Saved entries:
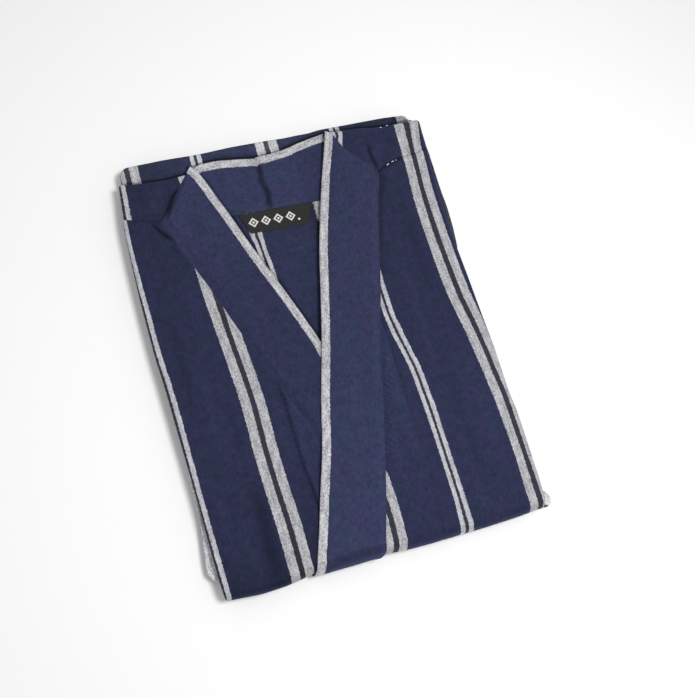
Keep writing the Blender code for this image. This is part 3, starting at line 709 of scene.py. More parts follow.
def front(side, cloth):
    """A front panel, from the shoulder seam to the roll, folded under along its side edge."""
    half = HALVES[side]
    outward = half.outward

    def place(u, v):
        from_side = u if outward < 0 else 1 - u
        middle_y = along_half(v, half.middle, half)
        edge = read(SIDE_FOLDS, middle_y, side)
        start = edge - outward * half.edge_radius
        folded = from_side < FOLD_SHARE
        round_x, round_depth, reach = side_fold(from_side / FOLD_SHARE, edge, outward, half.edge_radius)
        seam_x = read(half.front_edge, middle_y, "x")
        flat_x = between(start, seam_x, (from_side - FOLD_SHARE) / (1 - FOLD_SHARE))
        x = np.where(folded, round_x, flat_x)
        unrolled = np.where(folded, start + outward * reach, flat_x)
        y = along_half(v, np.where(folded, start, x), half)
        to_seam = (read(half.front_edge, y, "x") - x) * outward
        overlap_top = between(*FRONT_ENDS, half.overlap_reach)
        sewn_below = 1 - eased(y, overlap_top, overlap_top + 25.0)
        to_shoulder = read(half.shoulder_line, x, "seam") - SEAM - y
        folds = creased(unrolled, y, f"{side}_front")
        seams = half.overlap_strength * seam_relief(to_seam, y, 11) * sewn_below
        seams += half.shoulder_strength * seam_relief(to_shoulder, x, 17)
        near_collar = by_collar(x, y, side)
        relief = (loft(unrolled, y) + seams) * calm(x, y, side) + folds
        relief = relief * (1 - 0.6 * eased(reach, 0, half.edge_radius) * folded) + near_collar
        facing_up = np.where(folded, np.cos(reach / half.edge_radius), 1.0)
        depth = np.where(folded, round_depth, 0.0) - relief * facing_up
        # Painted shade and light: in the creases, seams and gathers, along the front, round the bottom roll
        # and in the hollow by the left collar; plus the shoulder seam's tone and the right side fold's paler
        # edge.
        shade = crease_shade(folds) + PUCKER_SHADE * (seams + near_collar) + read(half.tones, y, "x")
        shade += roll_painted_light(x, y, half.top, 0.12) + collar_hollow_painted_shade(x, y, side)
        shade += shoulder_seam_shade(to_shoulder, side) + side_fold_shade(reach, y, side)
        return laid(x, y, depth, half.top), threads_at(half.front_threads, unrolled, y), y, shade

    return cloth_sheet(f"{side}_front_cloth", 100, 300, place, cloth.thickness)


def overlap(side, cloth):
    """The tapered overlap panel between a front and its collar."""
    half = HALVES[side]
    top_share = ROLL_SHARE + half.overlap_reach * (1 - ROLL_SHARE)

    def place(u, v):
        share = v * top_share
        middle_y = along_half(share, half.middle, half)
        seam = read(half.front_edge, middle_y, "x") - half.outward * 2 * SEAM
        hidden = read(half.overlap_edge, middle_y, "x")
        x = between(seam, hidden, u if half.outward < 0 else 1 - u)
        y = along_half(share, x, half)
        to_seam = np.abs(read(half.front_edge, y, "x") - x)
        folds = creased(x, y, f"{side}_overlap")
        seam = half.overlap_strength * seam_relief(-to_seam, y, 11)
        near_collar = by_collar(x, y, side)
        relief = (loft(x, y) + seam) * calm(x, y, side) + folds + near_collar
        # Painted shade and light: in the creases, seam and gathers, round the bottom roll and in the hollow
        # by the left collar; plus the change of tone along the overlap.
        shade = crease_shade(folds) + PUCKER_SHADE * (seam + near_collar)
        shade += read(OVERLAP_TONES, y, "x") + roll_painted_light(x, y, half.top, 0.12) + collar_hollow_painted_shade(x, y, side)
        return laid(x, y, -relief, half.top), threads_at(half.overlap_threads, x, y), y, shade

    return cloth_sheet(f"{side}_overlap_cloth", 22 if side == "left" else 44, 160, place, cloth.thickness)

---

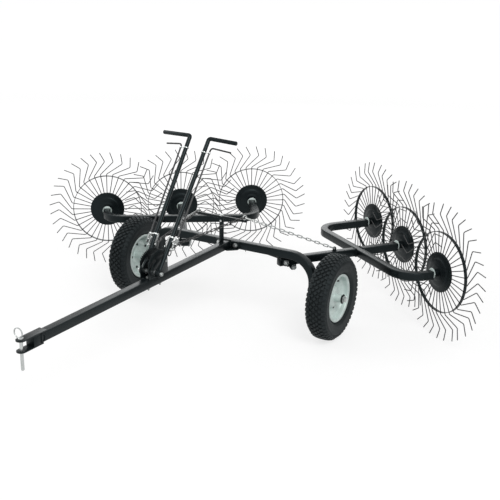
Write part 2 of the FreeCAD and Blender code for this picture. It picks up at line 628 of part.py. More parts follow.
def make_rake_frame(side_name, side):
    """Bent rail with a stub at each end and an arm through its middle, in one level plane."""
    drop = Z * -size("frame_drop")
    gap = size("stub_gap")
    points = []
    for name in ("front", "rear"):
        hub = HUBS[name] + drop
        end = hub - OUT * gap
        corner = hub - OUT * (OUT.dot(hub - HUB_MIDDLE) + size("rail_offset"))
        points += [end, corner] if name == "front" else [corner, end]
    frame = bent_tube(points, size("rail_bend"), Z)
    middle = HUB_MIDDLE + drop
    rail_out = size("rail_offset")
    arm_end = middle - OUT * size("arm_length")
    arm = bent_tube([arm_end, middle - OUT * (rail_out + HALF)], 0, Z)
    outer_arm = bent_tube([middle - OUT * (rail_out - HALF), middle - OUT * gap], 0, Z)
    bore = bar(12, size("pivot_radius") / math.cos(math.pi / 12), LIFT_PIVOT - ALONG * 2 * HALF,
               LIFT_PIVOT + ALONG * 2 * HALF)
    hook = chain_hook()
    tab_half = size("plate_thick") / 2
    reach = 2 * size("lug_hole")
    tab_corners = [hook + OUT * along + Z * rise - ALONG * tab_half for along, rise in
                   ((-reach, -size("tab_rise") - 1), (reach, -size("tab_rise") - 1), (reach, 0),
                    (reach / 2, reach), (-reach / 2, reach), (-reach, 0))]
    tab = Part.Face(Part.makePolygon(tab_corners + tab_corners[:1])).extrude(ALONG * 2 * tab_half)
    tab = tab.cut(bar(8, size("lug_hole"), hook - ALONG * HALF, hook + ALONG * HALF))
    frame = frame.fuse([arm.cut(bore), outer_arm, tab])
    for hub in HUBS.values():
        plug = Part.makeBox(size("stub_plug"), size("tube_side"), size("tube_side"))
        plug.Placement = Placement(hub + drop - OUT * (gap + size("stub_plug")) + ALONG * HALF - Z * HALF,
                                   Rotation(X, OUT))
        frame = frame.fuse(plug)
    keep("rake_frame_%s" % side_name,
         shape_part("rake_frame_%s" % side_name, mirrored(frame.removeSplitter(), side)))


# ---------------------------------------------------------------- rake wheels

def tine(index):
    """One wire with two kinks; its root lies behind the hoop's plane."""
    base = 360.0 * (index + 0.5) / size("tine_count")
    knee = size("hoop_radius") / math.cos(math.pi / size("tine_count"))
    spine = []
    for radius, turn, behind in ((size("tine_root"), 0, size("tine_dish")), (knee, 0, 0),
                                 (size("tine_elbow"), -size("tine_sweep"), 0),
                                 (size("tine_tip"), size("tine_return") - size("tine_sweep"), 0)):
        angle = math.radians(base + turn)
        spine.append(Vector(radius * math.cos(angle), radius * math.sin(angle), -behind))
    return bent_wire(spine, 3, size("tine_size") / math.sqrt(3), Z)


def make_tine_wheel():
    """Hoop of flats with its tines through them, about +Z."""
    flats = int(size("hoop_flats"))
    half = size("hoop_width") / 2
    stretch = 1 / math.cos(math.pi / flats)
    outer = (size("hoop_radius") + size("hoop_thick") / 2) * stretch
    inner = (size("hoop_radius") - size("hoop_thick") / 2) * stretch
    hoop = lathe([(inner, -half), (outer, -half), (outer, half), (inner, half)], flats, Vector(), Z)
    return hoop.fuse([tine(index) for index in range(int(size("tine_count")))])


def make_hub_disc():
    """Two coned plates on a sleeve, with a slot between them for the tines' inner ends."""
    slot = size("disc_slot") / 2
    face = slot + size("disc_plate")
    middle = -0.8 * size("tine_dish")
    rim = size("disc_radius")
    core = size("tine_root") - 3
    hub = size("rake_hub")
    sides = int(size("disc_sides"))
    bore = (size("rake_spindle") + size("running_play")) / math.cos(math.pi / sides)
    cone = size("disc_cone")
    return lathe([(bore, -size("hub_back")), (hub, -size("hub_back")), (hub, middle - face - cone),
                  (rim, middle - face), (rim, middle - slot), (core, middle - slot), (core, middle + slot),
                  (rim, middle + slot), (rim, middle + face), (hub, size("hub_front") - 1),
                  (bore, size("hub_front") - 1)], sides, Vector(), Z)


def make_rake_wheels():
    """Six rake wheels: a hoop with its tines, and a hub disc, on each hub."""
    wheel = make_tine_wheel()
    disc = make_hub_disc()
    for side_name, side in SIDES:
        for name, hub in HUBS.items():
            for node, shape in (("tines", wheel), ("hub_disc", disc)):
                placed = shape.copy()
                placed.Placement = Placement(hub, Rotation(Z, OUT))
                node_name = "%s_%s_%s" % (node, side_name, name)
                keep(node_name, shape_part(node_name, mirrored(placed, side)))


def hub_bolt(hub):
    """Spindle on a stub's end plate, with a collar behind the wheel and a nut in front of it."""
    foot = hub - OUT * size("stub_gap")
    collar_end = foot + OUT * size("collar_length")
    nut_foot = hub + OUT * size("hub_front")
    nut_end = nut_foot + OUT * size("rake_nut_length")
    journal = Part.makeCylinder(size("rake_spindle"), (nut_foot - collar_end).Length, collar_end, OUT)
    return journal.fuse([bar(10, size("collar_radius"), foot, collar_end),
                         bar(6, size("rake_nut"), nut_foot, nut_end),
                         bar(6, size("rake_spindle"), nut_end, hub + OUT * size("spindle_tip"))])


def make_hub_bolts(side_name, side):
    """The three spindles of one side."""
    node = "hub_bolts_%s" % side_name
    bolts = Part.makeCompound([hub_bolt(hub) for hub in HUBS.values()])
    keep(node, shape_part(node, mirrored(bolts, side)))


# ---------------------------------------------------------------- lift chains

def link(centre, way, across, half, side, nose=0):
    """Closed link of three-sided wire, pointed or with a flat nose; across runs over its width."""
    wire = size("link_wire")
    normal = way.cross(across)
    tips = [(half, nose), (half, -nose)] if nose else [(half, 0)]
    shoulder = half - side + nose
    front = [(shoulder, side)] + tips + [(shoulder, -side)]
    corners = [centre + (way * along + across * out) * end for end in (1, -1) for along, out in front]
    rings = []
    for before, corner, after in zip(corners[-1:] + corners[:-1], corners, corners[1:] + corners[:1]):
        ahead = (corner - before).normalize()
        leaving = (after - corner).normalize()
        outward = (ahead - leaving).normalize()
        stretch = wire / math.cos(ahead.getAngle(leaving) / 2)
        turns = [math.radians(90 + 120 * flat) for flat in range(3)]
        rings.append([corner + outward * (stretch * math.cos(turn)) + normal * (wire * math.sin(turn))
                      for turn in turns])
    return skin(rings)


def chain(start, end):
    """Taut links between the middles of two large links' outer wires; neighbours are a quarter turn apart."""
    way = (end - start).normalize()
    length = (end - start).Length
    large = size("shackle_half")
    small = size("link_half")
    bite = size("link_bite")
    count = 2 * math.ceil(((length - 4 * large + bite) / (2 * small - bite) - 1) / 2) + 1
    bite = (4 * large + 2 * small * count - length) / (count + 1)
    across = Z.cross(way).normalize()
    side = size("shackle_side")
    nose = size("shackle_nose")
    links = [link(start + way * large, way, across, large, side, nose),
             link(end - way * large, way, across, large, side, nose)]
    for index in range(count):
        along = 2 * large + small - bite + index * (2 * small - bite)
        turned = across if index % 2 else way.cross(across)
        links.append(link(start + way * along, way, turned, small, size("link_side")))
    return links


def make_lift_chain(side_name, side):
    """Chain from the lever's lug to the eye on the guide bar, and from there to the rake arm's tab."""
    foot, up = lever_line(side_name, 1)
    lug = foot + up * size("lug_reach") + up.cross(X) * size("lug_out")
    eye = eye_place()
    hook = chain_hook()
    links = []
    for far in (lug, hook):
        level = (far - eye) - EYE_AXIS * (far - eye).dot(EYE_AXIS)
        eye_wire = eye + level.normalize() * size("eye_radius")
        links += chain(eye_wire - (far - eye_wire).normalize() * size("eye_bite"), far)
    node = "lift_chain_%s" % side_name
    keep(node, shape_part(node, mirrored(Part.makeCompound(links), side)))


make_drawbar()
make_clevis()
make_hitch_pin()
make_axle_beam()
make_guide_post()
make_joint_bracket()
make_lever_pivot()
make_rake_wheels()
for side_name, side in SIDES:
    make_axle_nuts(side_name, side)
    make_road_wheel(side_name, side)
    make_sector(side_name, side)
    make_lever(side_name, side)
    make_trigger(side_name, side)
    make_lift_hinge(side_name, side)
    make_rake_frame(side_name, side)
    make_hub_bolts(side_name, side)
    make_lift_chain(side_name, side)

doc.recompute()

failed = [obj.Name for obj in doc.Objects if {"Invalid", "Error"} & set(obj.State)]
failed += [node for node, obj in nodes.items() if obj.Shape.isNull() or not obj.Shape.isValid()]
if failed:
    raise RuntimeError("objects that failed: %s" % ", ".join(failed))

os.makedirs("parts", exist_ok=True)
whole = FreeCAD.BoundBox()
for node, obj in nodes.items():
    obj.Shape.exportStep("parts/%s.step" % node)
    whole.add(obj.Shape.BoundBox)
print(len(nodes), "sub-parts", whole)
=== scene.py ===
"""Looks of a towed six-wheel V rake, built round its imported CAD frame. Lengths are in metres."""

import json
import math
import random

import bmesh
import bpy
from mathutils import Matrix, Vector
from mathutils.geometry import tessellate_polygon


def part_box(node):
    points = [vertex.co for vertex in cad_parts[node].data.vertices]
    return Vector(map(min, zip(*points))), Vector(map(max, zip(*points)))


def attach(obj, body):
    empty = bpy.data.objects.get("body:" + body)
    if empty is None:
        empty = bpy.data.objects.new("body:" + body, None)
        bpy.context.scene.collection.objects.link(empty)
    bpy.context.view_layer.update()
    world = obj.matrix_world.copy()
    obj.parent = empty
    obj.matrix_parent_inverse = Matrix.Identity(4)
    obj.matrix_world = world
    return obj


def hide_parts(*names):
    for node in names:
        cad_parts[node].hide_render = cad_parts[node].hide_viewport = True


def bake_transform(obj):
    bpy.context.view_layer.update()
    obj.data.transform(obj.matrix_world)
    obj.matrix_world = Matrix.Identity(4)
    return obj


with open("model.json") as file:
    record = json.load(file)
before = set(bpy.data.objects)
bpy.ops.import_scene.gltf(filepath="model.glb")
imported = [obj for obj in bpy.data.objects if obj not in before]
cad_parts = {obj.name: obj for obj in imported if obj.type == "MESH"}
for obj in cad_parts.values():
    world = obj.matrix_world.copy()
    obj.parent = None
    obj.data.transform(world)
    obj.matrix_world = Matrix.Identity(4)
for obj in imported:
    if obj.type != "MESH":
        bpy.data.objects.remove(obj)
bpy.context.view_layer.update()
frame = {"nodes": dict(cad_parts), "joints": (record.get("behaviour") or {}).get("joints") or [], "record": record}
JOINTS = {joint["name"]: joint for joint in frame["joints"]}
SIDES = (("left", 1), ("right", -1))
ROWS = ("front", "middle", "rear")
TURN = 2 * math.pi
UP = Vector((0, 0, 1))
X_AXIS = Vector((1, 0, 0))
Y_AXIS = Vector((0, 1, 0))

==

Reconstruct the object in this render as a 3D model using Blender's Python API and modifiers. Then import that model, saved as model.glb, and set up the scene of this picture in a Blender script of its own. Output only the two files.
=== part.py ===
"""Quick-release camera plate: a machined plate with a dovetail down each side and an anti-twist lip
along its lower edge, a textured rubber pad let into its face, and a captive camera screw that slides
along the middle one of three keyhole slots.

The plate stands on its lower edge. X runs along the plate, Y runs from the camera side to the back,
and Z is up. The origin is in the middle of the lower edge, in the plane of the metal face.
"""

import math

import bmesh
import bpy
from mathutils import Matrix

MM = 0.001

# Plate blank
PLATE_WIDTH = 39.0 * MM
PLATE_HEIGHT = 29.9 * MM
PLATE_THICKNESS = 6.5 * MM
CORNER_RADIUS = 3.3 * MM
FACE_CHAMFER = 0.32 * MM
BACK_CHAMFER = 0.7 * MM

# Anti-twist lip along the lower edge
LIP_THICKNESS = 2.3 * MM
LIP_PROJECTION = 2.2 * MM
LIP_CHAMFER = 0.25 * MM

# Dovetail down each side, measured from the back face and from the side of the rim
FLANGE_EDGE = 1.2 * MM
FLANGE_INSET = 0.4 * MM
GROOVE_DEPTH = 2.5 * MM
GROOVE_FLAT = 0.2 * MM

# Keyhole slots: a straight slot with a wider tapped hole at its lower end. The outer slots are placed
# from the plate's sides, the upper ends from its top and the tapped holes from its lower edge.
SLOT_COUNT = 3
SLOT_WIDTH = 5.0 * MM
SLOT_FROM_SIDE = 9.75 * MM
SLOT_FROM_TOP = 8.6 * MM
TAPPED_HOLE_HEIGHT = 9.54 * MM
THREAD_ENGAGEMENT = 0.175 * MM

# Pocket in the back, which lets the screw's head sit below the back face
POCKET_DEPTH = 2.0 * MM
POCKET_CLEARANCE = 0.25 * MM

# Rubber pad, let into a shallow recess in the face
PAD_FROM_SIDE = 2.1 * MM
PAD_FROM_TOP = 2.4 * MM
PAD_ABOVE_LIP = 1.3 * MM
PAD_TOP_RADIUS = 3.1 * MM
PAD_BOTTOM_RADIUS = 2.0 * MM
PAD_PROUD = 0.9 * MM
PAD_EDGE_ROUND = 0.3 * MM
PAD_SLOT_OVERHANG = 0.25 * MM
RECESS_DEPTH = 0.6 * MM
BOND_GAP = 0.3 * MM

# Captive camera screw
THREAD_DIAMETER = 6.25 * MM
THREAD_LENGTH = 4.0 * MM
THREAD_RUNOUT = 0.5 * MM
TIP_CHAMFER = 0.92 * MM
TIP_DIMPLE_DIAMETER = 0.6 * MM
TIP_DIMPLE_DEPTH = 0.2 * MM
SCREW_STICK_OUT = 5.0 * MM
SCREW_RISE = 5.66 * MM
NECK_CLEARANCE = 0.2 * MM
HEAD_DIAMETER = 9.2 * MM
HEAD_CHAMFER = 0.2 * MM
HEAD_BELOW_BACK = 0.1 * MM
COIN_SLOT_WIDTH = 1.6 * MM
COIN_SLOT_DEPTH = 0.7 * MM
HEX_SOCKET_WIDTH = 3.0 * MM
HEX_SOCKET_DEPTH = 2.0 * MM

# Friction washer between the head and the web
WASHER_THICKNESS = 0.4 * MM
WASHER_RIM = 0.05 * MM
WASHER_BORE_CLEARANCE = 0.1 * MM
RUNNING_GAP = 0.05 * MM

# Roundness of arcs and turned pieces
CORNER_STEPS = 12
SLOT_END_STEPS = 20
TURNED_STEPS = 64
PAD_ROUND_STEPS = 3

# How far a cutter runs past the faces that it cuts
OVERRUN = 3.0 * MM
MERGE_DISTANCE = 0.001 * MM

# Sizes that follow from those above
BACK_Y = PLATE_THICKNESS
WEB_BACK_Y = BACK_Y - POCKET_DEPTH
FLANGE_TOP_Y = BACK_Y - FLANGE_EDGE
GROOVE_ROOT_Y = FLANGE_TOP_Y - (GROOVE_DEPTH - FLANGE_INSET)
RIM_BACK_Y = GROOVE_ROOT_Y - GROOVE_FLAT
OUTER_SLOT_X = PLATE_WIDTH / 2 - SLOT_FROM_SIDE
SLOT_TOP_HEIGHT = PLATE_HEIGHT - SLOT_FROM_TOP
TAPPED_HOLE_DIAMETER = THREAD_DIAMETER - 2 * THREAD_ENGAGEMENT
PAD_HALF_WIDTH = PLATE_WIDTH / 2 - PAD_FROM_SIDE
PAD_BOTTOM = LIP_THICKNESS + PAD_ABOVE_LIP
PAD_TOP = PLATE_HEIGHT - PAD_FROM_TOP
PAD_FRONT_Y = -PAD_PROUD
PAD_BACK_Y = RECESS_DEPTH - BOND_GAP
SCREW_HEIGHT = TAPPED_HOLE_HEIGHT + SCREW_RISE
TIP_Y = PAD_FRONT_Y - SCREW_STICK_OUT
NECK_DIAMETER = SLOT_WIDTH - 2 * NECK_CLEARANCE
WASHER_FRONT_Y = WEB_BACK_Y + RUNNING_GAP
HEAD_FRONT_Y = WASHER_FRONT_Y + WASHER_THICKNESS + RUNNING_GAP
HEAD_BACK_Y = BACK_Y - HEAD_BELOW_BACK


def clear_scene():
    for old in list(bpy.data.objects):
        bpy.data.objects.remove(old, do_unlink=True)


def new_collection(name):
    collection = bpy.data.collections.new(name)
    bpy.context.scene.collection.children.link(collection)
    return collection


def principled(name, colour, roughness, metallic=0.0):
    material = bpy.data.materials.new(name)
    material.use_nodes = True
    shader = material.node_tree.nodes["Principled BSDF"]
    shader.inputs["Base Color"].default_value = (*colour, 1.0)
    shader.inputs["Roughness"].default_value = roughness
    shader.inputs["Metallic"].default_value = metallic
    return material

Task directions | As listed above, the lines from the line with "Keep writing the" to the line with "outward = half.outward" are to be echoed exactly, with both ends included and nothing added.

Result of the task |
Keep writing the Blender code for this image. This is part 3, starting at line 709 of scene.py. More parts follow.
def front(side, cloth):
    """A front panel, from the shoulder seam to the roll, folded under along its side edge."""
    half = HALVES[side]
    outward = half.outward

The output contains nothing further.